Stated task
Gather all lines in the records below that include the word "Write".

A run of records
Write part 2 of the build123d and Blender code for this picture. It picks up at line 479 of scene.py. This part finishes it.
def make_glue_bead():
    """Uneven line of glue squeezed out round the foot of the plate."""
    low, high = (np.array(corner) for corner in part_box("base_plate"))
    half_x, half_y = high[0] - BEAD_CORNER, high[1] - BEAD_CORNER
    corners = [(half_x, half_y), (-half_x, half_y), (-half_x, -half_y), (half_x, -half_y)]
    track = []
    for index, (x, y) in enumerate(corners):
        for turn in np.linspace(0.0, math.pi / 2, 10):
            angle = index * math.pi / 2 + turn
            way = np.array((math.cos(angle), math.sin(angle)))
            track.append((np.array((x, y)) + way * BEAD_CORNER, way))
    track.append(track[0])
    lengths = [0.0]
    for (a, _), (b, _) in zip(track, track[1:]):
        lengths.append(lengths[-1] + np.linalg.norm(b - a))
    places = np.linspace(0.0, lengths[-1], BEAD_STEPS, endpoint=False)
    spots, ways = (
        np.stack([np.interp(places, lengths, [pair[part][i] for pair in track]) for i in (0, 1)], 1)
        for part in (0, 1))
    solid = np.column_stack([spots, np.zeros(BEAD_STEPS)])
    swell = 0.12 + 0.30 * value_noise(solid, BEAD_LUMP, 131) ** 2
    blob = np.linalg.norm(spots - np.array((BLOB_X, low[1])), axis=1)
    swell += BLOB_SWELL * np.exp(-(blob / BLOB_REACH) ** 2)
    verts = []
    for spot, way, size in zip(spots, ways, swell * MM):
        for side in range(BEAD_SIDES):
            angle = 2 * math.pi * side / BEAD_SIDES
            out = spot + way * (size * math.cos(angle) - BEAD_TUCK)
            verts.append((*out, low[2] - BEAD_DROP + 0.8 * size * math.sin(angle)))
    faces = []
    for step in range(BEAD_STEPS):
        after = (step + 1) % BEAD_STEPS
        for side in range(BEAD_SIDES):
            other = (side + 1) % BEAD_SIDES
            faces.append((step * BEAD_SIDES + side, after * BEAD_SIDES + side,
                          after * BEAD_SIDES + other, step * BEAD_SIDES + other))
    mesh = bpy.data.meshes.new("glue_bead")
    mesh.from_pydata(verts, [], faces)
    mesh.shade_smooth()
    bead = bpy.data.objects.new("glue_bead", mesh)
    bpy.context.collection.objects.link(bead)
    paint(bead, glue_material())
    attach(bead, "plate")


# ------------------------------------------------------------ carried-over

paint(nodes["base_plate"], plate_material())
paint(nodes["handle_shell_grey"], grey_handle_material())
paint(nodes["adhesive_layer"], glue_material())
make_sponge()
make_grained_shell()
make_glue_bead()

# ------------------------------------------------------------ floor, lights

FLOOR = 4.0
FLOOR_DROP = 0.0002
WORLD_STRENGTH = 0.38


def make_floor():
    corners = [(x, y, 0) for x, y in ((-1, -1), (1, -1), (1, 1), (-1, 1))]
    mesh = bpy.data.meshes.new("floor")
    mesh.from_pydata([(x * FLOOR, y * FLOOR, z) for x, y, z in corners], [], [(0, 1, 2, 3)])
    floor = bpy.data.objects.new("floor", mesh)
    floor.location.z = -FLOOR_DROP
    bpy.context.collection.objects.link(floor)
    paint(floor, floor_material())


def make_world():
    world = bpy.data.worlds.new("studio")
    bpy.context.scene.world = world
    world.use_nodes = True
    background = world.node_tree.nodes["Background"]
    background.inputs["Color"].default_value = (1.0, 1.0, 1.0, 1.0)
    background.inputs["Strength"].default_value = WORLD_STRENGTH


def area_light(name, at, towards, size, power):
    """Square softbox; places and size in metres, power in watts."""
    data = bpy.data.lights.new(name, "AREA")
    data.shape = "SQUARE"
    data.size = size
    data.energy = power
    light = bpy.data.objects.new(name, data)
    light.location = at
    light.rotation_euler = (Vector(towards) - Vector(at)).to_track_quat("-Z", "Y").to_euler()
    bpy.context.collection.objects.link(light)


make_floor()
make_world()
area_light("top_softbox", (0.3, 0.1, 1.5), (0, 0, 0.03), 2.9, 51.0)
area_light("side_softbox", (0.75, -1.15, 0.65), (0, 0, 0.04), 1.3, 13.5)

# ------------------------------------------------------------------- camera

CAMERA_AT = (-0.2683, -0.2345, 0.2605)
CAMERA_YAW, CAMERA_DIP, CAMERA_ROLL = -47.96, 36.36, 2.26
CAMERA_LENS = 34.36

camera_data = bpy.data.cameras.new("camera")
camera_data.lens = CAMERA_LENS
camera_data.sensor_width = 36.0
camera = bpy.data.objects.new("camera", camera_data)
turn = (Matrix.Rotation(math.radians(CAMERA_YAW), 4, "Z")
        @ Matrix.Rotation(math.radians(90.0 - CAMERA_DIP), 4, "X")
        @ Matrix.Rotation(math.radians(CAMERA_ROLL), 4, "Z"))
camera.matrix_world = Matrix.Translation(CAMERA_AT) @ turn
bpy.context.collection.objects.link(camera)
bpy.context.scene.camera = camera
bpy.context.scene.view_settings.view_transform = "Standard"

---

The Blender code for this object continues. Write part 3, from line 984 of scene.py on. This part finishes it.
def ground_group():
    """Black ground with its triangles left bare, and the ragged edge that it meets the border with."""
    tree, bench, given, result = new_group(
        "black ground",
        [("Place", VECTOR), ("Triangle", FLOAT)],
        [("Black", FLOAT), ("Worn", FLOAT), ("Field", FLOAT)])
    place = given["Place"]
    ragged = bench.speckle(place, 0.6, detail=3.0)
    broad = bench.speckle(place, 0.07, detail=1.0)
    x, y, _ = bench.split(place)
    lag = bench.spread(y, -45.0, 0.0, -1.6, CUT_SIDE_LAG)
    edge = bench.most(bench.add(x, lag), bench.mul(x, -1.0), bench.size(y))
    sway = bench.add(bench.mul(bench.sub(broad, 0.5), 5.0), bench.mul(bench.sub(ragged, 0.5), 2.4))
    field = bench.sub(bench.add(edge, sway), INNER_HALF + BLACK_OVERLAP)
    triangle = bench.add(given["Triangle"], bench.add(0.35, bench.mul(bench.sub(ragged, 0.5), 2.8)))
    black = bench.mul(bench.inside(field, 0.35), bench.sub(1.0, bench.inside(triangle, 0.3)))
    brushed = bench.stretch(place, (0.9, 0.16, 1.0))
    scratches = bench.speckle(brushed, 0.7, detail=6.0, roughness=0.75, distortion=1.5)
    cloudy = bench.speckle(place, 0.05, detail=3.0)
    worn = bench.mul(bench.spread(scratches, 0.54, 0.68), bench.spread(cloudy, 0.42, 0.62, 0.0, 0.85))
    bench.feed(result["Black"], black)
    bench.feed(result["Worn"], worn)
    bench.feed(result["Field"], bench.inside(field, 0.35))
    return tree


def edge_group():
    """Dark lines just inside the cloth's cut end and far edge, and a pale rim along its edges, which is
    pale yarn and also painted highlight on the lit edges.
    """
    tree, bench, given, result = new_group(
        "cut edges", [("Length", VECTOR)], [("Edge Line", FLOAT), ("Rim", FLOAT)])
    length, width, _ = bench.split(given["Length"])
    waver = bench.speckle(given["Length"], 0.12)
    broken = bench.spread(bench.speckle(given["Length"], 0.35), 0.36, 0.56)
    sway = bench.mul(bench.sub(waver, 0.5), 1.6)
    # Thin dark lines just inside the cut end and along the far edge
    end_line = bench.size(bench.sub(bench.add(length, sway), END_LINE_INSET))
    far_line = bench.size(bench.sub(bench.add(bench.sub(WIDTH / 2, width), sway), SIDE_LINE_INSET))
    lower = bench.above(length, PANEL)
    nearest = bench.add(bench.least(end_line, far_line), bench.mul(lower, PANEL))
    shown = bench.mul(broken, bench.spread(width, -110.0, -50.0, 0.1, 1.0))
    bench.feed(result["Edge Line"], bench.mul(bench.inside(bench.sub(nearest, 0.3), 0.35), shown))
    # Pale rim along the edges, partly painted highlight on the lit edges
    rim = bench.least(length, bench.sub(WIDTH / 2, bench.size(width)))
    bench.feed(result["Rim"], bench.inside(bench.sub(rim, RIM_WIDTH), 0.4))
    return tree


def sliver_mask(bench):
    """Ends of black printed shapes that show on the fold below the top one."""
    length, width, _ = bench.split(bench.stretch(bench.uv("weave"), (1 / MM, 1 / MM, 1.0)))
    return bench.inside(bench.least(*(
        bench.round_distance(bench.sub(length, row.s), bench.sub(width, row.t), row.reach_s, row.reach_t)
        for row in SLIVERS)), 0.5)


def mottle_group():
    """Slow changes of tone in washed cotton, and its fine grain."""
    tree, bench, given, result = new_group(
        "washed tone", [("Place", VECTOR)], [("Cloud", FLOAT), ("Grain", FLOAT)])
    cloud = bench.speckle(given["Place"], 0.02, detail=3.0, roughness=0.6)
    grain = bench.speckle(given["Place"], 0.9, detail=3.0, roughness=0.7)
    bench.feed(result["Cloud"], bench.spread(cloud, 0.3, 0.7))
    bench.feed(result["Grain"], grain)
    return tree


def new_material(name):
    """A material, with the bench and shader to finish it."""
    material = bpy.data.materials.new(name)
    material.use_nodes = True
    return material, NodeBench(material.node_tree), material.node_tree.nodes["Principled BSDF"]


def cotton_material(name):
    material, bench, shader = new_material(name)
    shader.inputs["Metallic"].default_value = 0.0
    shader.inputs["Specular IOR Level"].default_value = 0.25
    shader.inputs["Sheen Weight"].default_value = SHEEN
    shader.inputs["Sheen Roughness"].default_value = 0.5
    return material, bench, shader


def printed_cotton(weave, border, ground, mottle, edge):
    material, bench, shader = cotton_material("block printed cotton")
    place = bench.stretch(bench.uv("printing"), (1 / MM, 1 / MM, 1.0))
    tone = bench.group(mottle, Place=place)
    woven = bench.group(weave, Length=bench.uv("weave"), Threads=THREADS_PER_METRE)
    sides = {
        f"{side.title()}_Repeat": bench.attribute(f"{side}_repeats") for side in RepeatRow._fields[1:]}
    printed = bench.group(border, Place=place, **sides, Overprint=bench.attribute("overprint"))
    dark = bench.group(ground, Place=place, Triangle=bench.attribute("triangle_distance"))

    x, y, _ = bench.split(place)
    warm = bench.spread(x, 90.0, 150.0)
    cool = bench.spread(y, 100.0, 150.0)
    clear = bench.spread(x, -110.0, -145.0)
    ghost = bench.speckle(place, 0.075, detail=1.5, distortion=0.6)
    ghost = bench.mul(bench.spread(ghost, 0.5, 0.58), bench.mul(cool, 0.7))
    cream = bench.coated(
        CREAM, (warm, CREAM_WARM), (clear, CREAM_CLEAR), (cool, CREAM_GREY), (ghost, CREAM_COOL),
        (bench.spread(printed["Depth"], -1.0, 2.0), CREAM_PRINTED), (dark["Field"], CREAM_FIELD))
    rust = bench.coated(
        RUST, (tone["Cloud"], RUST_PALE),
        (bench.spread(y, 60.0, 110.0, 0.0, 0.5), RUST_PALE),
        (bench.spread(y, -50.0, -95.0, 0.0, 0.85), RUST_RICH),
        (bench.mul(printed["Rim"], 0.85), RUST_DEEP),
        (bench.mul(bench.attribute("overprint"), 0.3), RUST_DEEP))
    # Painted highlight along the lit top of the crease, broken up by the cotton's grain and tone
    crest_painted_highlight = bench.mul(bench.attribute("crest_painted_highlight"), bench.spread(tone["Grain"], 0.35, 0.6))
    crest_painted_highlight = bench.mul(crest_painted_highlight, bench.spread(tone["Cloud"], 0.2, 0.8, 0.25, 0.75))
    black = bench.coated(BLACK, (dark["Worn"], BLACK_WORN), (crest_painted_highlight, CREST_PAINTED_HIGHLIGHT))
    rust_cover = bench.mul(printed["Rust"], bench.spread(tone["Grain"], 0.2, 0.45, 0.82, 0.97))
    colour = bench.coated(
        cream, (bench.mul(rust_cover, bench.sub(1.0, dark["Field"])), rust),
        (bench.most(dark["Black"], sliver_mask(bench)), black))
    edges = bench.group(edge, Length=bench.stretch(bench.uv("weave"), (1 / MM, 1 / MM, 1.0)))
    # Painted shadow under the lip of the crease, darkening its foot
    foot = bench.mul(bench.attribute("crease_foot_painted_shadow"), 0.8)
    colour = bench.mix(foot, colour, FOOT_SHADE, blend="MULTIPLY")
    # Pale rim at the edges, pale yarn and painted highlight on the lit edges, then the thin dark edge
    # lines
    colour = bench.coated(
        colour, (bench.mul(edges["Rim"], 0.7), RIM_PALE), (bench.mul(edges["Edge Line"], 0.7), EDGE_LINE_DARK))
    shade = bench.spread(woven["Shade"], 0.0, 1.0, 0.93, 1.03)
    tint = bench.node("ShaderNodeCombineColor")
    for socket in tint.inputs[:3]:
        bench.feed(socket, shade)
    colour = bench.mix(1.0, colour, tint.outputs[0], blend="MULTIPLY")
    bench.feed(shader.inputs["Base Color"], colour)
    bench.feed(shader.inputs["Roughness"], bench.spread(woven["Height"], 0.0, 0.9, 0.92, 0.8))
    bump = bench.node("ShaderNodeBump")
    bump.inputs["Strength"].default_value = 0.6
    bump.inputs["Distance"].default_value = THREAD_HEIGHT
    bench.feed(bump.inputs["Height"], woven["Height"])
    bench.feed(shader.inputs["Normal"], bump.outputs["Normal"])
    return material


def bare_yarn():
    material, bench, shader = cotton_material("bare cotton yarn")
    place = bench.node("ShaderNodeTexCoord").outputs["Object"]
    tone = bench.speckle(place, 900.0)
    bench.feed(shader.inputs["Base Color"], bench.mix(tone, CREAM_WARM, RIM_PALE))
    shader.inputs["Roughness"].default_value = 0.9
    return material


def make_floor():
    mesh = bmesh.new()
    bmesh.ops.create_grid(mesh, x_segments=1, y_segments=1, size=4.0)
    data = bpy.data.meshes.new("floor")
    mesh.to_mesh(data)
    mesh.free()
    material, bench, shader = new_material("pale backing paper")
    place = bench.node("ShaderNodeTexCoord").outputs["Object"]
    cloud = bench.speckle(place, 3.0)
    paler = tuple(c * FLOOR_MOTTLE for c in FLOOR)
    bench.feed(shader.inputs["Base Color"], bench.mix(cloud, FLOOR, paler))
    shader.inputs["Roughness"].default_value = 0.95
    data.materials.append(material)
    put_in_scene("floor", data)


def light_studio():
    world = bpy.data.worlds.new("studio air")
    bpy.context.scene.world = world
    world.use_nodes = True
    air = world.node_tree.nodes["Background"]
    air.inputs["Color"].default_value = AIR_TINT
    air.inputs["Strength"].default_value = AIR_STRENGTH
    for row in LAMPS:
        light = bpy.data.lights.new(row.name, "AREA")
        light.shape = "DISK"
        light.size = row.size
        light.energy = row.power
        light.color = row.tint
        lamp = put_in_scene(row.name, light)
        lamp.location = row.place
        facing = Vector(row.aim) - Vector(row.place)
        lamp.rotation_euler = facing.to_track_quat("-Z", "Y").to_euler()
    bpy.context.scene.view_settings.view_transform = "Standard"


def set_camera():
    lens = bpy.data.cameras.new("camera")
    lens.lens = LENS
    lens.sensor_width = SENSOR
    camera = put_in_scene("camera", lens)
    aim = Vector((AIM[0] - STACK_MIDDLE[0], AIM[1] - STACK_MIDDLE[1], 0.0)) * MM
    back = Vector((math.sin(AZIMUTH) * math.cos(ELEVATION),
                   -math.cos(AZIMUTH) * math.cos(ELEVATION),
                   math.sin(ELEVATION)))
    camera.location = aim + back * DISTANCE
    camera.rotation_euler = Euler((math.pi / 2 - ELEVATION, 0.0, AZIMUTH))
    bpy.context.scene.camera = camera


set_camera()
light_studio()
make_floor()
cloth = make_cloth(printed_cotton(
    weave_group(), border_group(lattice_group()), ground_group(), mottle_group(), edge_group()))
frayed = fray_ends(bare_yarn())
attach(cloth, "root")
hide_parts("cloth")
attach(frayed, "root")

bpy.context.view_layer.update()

Written answer
Write part 2 of the build123d and Blender code for this picture. It picks up at line 479 of scene.py. This part finishes it.
The Blender code for this object continues. Write part 3, from line 984 of scene.py on. This part finishes it.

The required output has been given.